Após “Oldboy”, a cantora pediu para todos se levantarem para dançar, pois, se não tivessem dançado até agora, não daria mais tempo. E qualquer dança valeria a pena, pois não havia uma coreografia certa para ela, e nós podíamos dançar como quiséssemos, de Sara Jane a Pina Bausch. O show realmente estava chegando ao final. Uma pena.
“Físico” foi a próxima música a ser tocada. Tulipa jogou para um fã cantar, que mandou muito bem no refrão, empolgando de vez a plateia, que já estava toda à frente do palco, dançando e tirando fotos com a cantora, que se comunicava com todos, dos que estavam à frente aos que ficaram no balcão. Em seguida, a cantora fez um belo cover dançante de “Você me dá um disco?”, do Novos Baianos, dedicando a música à Baby do Brasil.
Depois de agradecer muito à plateia e todos presentes, a cantora anuncia que tocará sua última música, e a escolhida foi “Sushi”, com sua letra de súplica para um fechamento num relacionamento, como se o próprio fim do show fosse algo que nós não queríamos que acontecesse, mas que, como tudo na vida, tem seu fim. Durante a música, a banda toda se postou em linha, dando um ar épico para o final. A cantora saiu de cena e os pedidos de bis não paravam, que veio com “Proporcional” sendo cantada mais uma vez. Um belíssimo fechamento para um show incrível.
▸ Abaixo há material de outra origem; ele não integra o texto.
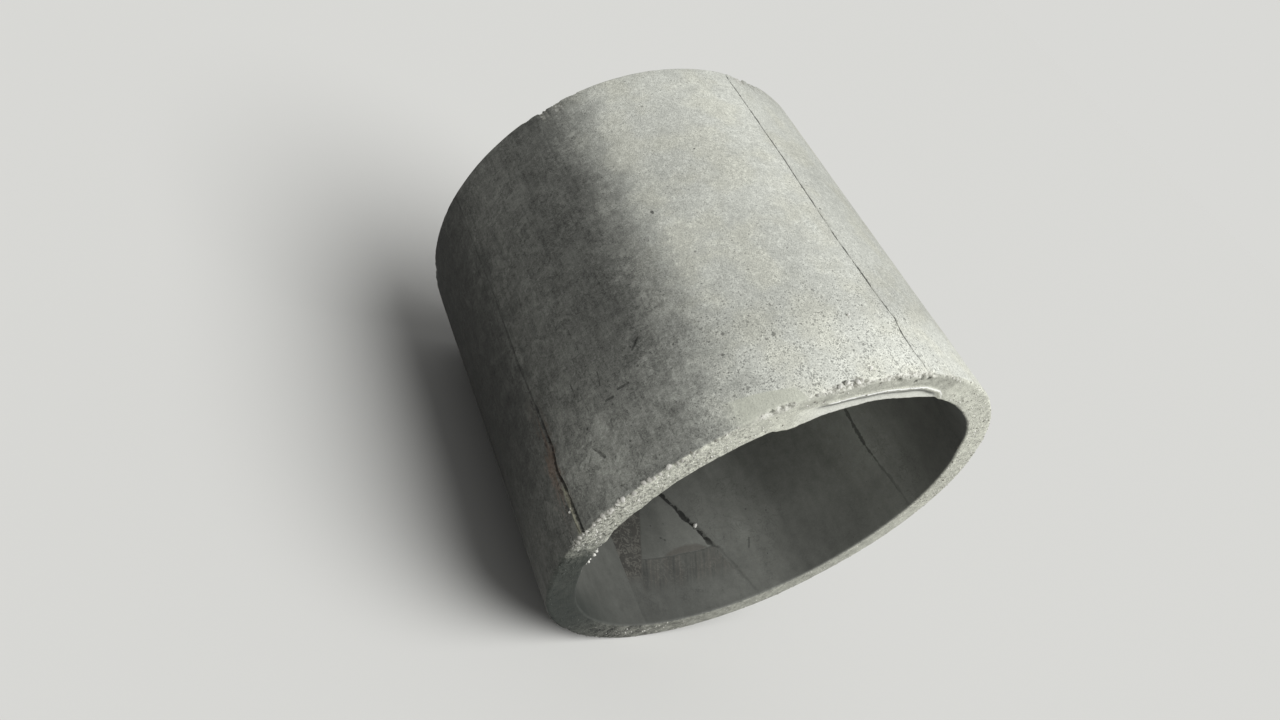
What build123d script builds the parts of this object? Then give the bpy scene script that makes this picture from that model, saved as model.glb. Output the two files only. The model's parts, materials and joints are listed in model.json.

A sensação que fiquei ao fim do show foi a de que Tulipa Ruiz realmente, com essa apresentação e esse álbum, alçou-se a um novo patamar da música brasileira. Se antes ela era tida como um dos nomes mais fortes dessa nova geração, agora acredito que ela transcendera sua época e firmara-se como uma das grandes cantoras e intérpretes da música brasileira, com sua voz única e presença de palco assustadora. Que mulher!